Title: Sinful in Satin
Author: Madeline Hunter
Series: Rarest Blooms #3
the good does not outweigh the bad
I cannot tell you how many times I checked to see how close to the end I was, and how often I let out a bored groan when I saw how much was left. It…plodded…along…saving the “big” reveal for about three-quarters or perhaps two-thirds into the book. And either the reveal wasn’t all that exciting in itself or the time it took getting to it robbed it of its impact, because it was just like… Okay. So what? Wait, was that supposed to be shocking?
There was no chemistry between Celia and Jonathan. It seemed like for half the book they merely acknowledged that the other was somewhat handsome…then all of a sudden, they can’t keep their hands off each other. It almost seemed out of character for them to want each other with such abandon. I didn’t quite buy Jonathan’s character altogether. He seemed poorly realized and a bit superficial. He was supposed to be this bad*ss spy but he was so mild-mannered and uninteresting that I had a hard time remembering he was this super-slick, ultra savvy chameleon of a secret agent.

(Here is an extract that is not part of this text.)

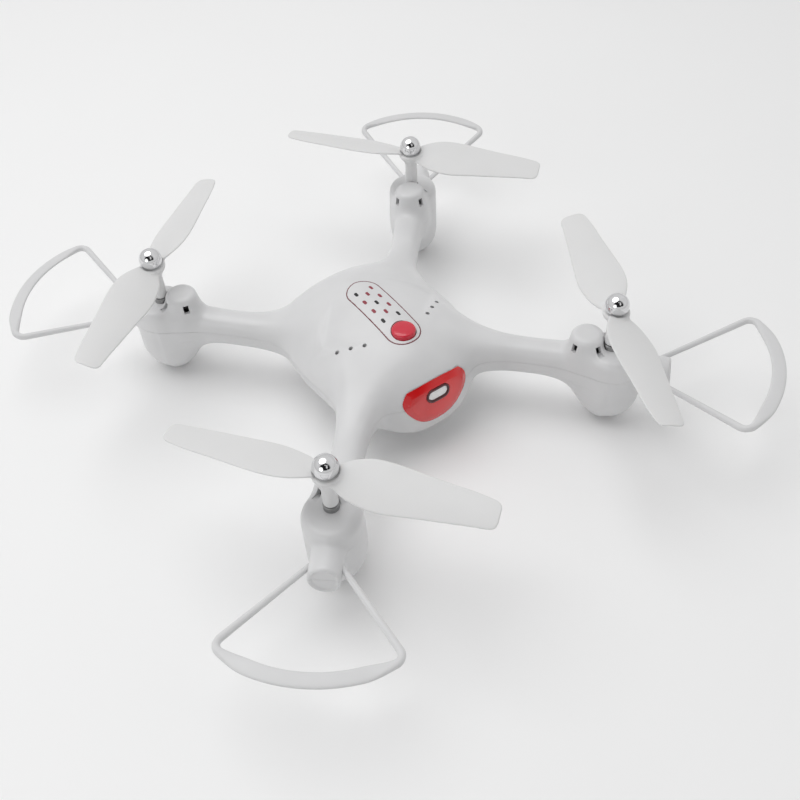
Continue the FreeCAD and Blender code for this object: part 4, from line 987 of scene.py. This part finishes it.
def build_rotors():
    step = 0.27
    reach = BLADE_TIP + 1.5
    low, high = (-reach, -11.0, HUB_LOW - 1), (reach, 11.0, 58)
    template = modelled("propeller_form", propeller_field, low, high, step)
    ball = [(0, HUB_RIM + 0.01)]
    start = math.degrees(math.asin((HUB_RIM - BALL_Z) / BALL_RADIUS))
    ball += arc((0, BALL_Z), BALL_RADIUS, start, 90, 40)
    ball[-1] = (0, BALL_Z + BALL_RADIUS)
    for pod in PODS:
        x, y = SHAFT[pod]
        angle = math.radians(REST_ANGLES[pod])
        piece = twin(template, "rotor_blades_" + pod)
        if pod in ("fl", "rr"):
            piece.data.transform(Matrix.Scale(-1, 4, (0, 1, 0)))
            piece.data.flip_normals()
        piece.data.transform(Matrix.Translation((x * MM, y * MM, 0)) @ Matrix.Rotation(angle, 4, "Z"))
        place_piece(piece, "rotor_" + pod, ["propeller_" + pod], PROP_WHITE)
        points, faces = turned(ball, 96)
        cap = mesh_object("chrome_ball_" + pod, [(px + x, py + y, pz) for px, py, pz in points], faces)
        crisp(cap, 40)
        place_piece(cap, "rotor_" + pod, ["spinner_cap_" + pod], CHROME)
    bpy.data.objects.remove(template)


# ---------------------------------------------------------------- guards
GUARD_REACH = 59.5
CORNER_RADIUS = 3.5
CORNER_OUT, CORNER_SIDE = 49.0, 23.8
ROOT_OUT, ROOT_SIDE = 16.0, 4.4
GUARD_RISE = {"fl": 10.6, "fr": 8.8, "rl": 10.0, "rr": 8.4}
BAND_TILT = 22.0
ROD_ROOT, ROD_CORNER = 0.98, 1.25
BAND_WIDTH, BAND_THICK = 5.0, 1.3


def guard_line():
    """Half the guard's line from the middle of the bow to the leg's root, in its own plane."""
    reach = GUARD_REACH - CORNER_RADIUS
    centre = (reach ** 2 - CORNER_OUT ** 2 - CORNER_SIDE ** 2) / (2 * (reach - CORNER_OUT))
    bow = GUARD_REACH - centre
    spread = math.atan2(CORNER_SIDE, CORNER_OUT - centre)
    length = math.hypot(ROOT_OUT - CORNER_OUT, ROOT_SIDE - CORNER_SIDE)
    bearing = math.atan2(ROOT_SIDE - CORNER_SIDE, ROOT_OUT - CORNER_OUT)
    leg_turn = bearing - math.acos(CORNER_RADIUS / length)
    if leg_turn < 0:
        leg_turn += 2 * math.pi
    line = []
    for i in range(41):
        turn = spread * i / 40
        line.append((centre + bow * math.cos(turn), bow * math.sin(turn)))
    for i in range(1, 17):
        turn = spread + (leg_turn - spread) * i / 16
        out = CORNER_OUT + CORNER_RADIUS * math.cos(turn)
        line.append((out, CORNER_SIDE + CORNER_RADIUS * math.sin(turn)))
    start = line[-1]
    for i in range(1, 25):
        share = i / 24
        line.append((start[0] + (ROOT_OUT - start[0]) * share, start[1] + (ROOT_SIDE - start[1]) * share))
    return np.array(line)


def guard_form(slope):
    """The whole guard: a rod that widens into a thin sloping band along the bow."""
    half = guard_line()
    line = np.concatenate([half[::-1] * (1, -1), half[1:]])
    steps = np.concatenate([[0], np.cumsum(np.linalg.norm(np.diff(line, axis=0), axis=1))])
    from_middle = np.abs(steps - steps[-1] / 2)
    bow_end = np.linalg.norm(np.diff(half[:41], axis=0), axis=1).sum()
    share = np.clip((bow_end + 3.0 - from_middle) / 13.0, 0, 1)
    share = share * share * (3 - 2 * share)
    leg = np.clip((from_middle - bow_end - 6.0) / (steps[-1] / 2 - bow_end - 6.0), 0, 1)
    rod = ROD_CORNER + (ROD_ROOT - ROD_CORNER) * leg
    forward = np.gradient(line, axis=0)
    forward /= np.linalg.norm(forward, axis=1)[:, None]
    outer = np.stack([forward[:, 1], -forward[:, 0]], 1)
    sides = 20
    vertices = []
    for i in range(len(line)):
        wide = rod[i] + (BAND_WIDTH / 2 - rod[i]) * share[i]
        thick = rod[i] + (BAND_THICK / 2 - rod[i]) * share[i]
        power = 2.0 + 1.2 * share[i]
        tilt = slope * share[i]
        for j in range(sides):
            turn = 2 * math.pi * j / sides
            across = wide * math.copysign(abs(math.cos(turn)) ** (2 / power), math.cos(turn))
            up = thick * math.copysign(abs(math.sin(turn)) ** (2 / power), math.sin(turn))
            out = across * math.cos(tilt) + up * math.sin(tilt)
            high = up * math.cos(tilt) - across * math.sin(tilt)
            x, y = line[i] + outer[i] * out
            vertices.append((x - ROOT_OUT, y, high))
    faces = []
    for i in range(len(line) - 1):
        for j in range(sides):
            k = (j + 1) % sides
            a, b = i * sides, (i + 1) * sides
            faces.append((a + j, b + j, b + k, a + k))
    faces.append(tuple(range(sides)))
    faces.append(tuple(reversed(range((len(line) - 1) * sides, len(line) * sides))))
    return vertices, faces


def build_guards():
    for pod in PODS:
        form = guard_form(math.radians(BAND_TILT - GUARD_RISE[pod]))
        facing = math.atan2(OUTWARD[pod][1], OUTWARD[pod][0])
        root = Vector(local(pod, ROOT_OUT, 0, SPLIT_Z))
        matrix = (Matrix.Translation(root) @ Matrix.Rotation(facing, 4, "Z")
                  @ Matrix.Rotation(math.radians(-GUARD_RISE[pod]), 4, "Y"))
        points, faces = moved(form, matrix)
        piece = mesh_object("guard_bow_" + pod, points, faces)
        crisp(piece, 50)
        place_piece(piece, "airframe", ["prop_guard_" + pod], GUARD_WHITE)


# ---------------------------------------------------------------- carried-over parts
def soften(node, width):
    """A fine bevel on a CAD node's edges, as a modifier."""
    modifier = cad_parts[node].modifiers.new("edge", "BEVEL")
    modifier.width = width * MM
    modifier.segments = 2
    modifier.limit_method = "ANGLE"
    modifier.angle_limit = math.radians(50)


def dress_frame():
    finishes = {
        "battery_door": WHITE, "flight_control_board": BOARD, "control_chips": BLACK,
        "button_switch": BLACK,
        "battery_pack": WRAP, "battery_connector": NYLON, "camera_module": BLACK, "door_hinge_pin": STEEL,
        "shell_screws": ZINC, "guard_screws": ZINC, "board_screws": ZINC,
    }
    for node, material in finishes.items():
        dress_node(node, material)
    for pod in PODS:
        for node, material in (("motor_can", CAN), ("shaft_bushes", COLLAR_GREY), ("foot_pad", RUBBER),
                               ("prop_shaft", STEEL), ("drive_gear", NYLON), ("motor_pinion", BRASS)):
            dress_node(f"{node}_{pod}", material)
    soften("battery_door", 0.25)


# ---------------------------------------------------------------- studio
def build_floor():
    bpy.ops.mesh.primitive_plane_add(size=6.0, location=(0, 0, -0.0002))
    floor = bpy.context.object
    floor.name = "studio_floor"
    material, tree, shader = nodes_of("pale_floor")
    cloud = noise(tree, 9.0, 2.0)
    tree.links.new(mixed(tree, cloud, (0.93, 0.93, 0.93), (0.95, 0.95, 0.95)), shader.inputs["Base Color"])
    shader.inputs["Roughness"].default_value = 0.8
    floor.data.materials.append(material)


def build_world():
    """A bright, plain room with one dark patch."""
    world = bpy.data.worlds.new("studio")
    world.use_nodes = True
    tree = world.node_tree
    back = tree.nodes["Background"]
    place = add(tree, "ShaderNodeTexCoord")
    split = add(tree, "ShaderNodeSeparateXYZ")
    tree.links.new(place.outputs["Generated"], split.inputs["Vector"])
    sky = ramp(tree, split.outputs["Z"], 0.0, 1.0, -0.05, 0.5)
    white_room = mixed(tree, sky, (0.86, 0.86, 0.86), (1.0, 1.0, 1.0))
    # A dark, broken patch of the room behind the camera, for the chrome to mirror.
    facing = add(tree, "ShaderNodeVectorMath", operation="DOT_PRODUCT")
    facing.inputs[1].default_value = (-0.43, -0.69, 0.58)
    tree.links.new(place.outputs["Generated"], facing.inputs[0])
    patch = ramp(tree, facing.outputs["Value"], 0.0, 1.0, 0.62, 0.78)
    high = ramp(tree, split.outputs["Z"], 0.0, 1.0, 0.32, 0.40)
    clutter = add(tree, "ShaderNodeTexNoise")
    clutter.inputs["Scale"].default_value = 3.2
    clutter.inputs["Detail"].default_value = 1.0
    tree.links.new(place.outputs["Generated"], clutter.inputs["Vector"])
    broken = add(tree, "ShaderNodeMath", operation="MULTIPLY")
    tree.links.new(patch, broken.inputs[0])
    tree.links.new(ramp(tree, clutter.outputs["Fac"], 0.0, 1.0, 0.34, 0.42), broken.inputs[1])
    dark = add(tree, "ShaderNodeMath", operation="MULTIPLY")
    tree.links.new(broken.outputs[0], dark.inputs[0])
    tree.links.new(high, dark.inputs[1])
    tree.links.new(mixed(tree, dark.outputs[0], white_room, (0.02, 0.02, 0.022)), back.inputs["Color"])
    back.inputs["Strength"].default_value = 0.73
    bpy.context.scene.world = world


def lamp(name, place, aim, size, power):
    """A round area lamp; places and sizes in metres."""
    data = bpy.data.lights.new(name, "AREA")
    data.shape = "DISK"
    data.size = size
    data.energy = power
    piece = bpy.data.objects.new(name, data)
    piece.location = place
    piece.rotation_euler = (Vector(aim) - Vector(place)).to_track_quat("-Z", "Y").to_euler()
    bpy.context.scene.collection.objects.link(piece)


def build_lamps():
    lamp("overhead", (-0.15, 0.25, 0.9), (0, 0, 0), 0.9, 3.6)
    lamp("left_fill", (-0.9, -0.4, 0.5), (0, 0, 0.02), 0.6, 1.2)


def build_camera():
    """The camera stands in front of the nose on the drone's right, looking down, slightly rolled."""
    azimuth, elevation, roll = math.radians(-32.05), math.radians(47.37), math.radians(-3.77)
    back = Vector((math.sin(azimuth) * math.cos(elevation), -math.cos(azimuth) * math.cos(elevation),
                   math.sin(elevation)))
    right = Vector((math.cos(azimuth), math.sin(azimuth), 0))
    up = back.cross(right)
    right_rolled = right * math.cos(roll) + up * math.sin(roll)
    up_rolled = up * math.cos(roll) - right * math.sin(roll)
    data = bpy.data.cameras.new("view")
    data.sensor_width = 36.0
    data.lens = 44.7
    camera = bpy.data.objects.new("view", data)
    rotation = Matrix((right_rolled, up_rolled, back)).transposed().to_4x4()
    camera.matrix_world = Matrix.Translation((-0.1410, -0.2372, 0.2893)) @ rotation
    bpy.context.scene.collection.objects.link(camera)
    bpy.context.scene.camera = camera


scene = bpy.context.scene
scene.view_settings.view_transform = "Standard"
build_camera()
build_floor()
build_world()
build_lamps()
upper_shell, lower_shell = build_shells()
finish_shells(upper_shell, lower_shell)
build_visor()
build_panel()
build_button()
build_rotors()
build_guards()
dress_frame()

It bothered me that Celia was so against following in her mother’s footsteps, and Jonathan supposedly respected her as a lady, yet they never once discussed marriage (or even considered it in their thought processes, if I remember correctly) until after a lot of casual sex. She wanted so badly and fought so hard for people to respect her as a virtuous individual, then Jonathan comes along, and she decides he was the lesser of two evils and just gives up her virginity as if she hadn’t horded it like the Hope diamond. When she told Jonathan about her issue with… whatshisface (he really made an impression, huh?)… her old suitor, how the guy was blackmailing her to become his unwilling mistress, I thought for sure Jonathan would propose to her so he could kill two birds with one stone, afford her the respect of a matron and get her away from whatshisname by legally paying her debt as her husband, since she wouldn’t take the money from him as a friend. But apparently it wouldn’t have served the plot or built any anxiety for her dilemma. Whatevs.

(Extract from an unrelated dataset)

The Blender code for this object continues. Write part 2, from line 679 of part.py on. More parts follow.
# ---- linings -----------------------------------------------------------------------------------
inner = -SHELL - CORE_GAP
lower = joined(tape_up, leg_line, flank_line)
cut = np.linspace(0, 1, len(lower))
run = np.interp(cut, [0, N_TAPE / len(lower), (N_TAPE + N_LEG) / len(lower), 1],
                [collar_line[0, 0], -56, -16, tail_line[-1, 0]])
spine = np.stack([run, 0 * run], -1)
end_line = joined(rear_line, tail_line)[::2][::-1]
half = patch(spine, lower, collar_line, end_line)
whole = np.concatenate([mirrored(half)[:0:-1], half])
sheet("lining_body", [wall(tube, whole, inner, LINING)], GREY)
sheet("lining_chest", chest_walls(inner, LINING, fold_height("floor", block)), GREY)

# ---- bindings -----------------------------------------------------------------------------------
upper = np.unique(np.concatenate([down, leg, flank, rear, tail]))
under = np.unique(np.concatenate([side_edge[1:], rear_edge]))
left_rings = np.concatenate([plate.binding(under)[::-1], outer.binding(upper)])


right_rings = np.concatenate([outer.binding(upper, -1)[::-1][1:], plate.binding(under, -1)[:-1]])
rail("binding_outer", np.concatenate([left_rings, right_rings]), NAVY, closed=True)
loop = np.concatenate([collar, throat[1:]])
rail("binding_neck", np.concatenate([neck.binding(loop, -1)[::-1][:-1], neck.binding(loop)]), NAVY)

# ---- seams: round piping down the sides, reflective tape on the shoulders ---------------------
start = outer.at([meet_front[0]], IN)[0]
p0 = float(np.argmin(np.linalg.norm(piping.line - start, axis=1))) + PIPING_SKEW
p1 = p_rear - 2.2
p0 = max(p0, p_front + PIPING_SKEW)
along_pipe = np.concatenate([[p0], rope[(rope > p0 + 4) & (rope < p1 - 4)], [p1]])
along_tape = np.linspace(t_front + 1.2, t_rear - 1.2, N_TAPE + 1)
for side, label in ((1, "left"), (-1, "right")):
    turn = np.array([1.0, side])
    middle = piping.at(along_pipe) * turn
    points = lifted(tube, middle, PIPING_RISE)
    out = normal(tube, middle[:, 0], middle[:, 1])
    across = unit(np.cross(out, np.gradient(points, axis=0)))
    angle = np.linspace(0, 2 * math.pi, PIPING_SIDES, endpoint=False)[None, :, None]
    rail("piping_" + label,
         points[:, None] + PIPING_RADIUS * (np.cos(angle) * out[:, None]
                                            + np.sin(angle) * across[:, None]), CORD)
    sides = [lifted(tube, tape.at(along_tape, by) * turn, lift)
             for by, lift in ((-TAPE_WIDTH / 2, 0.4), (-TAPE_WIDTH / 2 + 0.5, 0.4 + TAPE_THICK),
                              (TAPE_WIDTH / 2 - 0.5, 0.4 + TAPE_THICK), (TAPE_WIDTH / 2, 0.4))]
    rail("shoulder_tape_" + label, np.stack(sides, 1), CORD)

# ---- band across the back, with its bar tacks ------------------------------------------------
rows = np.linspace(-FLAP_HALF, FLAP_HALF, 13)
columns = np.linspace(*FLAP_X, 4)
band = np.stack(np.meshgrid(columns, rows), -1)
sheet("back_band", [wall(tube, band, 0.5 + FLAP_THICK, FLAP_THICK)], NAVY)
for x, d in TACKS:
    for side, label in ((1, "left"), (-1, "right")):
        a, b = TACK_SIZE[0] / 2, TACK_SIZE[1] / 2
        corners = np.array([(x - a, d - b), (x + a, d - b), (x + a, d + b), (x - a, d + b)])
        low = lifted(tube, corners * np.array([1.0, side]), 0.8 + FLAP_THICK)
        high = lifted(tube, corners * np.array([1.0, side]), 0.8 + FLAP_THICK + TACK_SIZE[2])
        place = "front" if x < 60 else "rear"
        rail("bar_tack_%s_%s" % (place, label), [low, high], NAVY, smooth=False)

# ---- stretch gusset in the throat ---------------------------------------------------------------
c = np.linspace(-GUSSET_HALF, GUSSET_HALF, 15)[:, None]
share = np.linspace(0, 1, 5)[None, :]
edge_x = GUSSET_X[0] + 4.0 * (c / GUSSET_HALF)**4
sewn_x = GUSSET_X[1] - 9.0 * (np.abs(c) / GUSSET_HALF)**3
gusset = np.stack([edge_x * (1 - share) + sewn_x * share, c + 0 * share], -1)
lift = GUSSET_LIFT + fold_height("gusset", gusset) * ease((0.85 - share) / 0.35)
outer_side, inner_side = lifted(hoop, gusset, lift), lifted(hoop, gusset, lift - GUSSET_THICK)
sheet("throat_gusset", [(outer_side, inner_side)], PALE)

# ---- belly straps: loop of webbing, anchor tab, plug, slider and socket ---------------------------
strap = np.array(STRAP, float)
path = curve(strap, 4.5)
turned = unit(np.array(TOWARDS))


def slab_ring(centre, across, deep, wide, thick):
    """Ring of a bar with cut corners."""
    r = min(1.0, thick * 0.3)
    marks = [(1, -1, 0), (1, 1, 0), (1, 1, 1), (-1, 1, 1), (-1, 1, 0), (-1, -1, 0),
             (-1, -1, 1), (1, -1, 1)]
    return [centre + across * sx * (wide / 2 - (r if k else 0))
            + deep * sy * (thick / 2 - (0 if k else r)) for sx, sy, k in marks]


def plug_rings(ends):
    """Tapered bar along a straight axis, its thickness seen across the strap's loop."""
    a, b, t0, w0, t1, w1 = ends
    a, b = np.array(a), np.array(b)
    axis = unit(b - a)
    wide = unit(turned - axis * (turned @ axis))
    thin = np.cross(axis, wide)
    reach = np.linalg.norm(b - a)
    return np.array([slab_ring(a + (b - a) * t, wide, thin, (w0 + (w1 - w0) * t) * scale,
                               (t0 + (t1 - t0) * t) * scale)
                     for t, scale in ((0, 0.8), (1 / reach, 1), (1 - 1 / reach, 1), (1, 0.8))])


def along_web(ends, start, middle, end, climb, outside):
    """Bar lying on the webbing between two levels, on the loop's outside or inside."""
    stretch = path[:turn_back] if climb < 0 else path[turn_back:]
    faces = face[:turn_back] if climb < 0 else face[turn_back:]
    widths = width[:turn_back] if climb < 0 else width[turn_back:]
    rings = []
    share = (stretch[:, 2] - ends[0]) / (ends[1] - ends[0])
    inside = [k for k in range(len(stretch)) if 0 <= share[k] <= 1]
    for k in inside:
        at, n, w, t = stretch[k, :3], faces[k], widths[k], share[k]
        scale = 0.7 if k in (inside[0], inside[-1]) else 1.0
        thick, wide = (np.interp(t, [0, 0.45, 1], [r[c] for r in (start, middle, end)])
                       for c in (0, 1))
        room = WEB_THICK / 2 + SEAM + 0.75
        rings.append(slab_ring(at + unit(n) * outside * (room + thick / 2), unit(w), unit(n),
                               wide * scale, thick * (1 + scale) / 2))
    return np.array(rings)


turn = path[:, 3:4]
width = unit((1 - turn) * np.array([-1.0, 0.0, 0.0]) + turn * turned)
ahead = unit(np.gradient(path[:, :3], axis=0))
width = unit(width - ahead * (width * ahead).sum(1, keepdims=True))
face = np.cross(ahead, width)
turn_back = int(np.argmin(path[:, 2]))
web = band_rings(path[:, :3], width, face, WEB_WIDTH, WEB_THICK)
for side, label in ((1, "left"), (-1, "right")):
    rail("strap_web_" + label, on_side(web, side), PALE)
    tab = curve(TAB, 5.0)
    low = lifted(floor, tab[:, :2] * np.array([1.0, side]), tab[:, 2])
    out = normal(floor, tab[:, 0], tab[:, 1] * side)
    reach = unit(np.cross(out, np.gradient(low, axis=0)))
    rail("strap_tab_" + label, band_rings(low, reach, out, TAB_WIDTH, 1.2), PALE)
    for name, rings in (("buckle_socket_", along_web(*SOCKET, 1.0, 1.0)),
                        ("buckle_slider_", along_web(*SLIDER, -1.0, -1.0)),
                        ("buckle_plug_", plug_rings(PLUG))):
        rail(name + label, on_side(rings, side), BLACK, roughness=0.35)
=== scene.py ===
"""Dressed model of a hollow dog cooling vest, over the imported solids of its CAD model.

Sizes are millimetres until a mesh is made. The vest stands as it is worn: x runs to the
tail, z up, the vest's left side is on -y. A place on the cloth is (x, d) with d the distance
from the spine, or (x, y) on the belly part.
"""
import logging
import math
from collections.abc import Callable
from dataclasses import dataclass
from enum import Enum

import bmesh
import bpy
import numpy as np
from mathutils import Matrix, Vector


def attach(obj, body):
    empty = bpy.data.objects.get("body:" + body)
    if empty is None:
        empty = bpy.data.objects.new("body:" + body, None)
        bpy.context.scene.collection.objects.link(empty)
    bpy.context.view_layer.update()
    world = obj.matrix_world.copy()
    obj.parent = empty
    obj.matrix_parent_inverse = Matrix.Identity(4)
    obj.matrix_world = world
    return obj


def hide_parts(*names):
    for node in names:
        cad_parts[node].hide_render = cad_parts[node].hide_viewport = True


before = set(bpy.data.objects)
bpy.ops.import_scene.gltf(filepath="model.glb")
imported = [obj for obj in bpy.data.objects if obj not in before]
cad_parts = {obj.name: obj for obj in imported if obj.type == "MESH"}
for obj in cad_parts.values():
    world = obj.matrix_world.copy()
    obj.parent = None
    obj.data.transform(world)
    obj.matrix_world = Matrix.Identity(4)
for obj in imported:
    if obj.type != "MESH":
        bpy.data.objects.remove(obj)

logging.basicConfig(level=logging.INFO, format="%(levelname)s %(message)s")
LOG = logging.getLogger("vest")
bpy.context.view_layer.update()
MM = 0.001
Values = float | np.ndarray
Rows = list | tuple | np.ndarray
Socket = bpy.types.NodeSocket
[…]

The subplot of Jonathan claiming his elusive birthright was, in a word, asleep. Jonathan didn’t seem to care about it much, save for showing a teeny bit of resentment when riled, so I didn’t care much about it, either. His attitude also made the issue of marrying Celia toward the end a bit of a stretch. I was like, Really? You didn’t care about the Earldom before you wanted to marry the love of your life, and now that you do want to, you’re allowing it to give you pause? Another whatevs.
It was mentioned, at least twice, that Celia’s mother had dangled Celia’s coming availability as a mistress before a legion of lecherous men—mother of the year, she is—and I kept expecting wannabe rapists to come out of the woodwork once it was known who Celia was and where she was living, but they never came. Seemed like a…not a missed opportunity, and not a loose end, but something of both. False foreshadowing. And as a side note: I know the author tried to make it credible and give it sound reason, but I could not believe a mother would train her daughter to be a mistress. Maybe it was the easy way through life, maybe it was expected (–aren’t we always being told not to shy from challenge and not to succumb to others’ expectations? What awful life lessons for a mother to teach her daughter!–) but what kind of mother wants her child to allow dozens of strange men to use her body? I didn’t buy it. I hated that woman. That letter at the end, where her mother says, If you’re reading this, you married for love, and even though I wanted and trained you to be a classy mistress, I’m actually proud of you. I was, again, like, Really? You expect me to believe that? Whatevs #3.
There were a few redeeming qualities to the book, though. Overall, I liked Celia. I respected her efforts to remain virtuous and fight the tide of expectations. I liked that she was rather upfront and honest, looking at the world without rose-colored glasses, although at times her embarrassed reactions contradicted her matter-of-factness. She opened her own business, sort of, and that was admirable. Jonathan, for all his ambiguity, was a nice guy. I loved that out of the goodness of her heart Celia invited Marion and the other woman to work in her home so they wouldn’t have to be ladies of the evening.
This book almost seemed like filler for the series. Like the author had already set up a fourth heroine, had already announced the series as a quartet, then didn’t know what to do with this character when she got to that point, so she half-*ssed everything to fulfill her required word count and get the character’s story out of the way. Perhaps that’s not the case, I hope it’s not, but if it is, I’m insulted that she expected me to care about a book that she didn’t.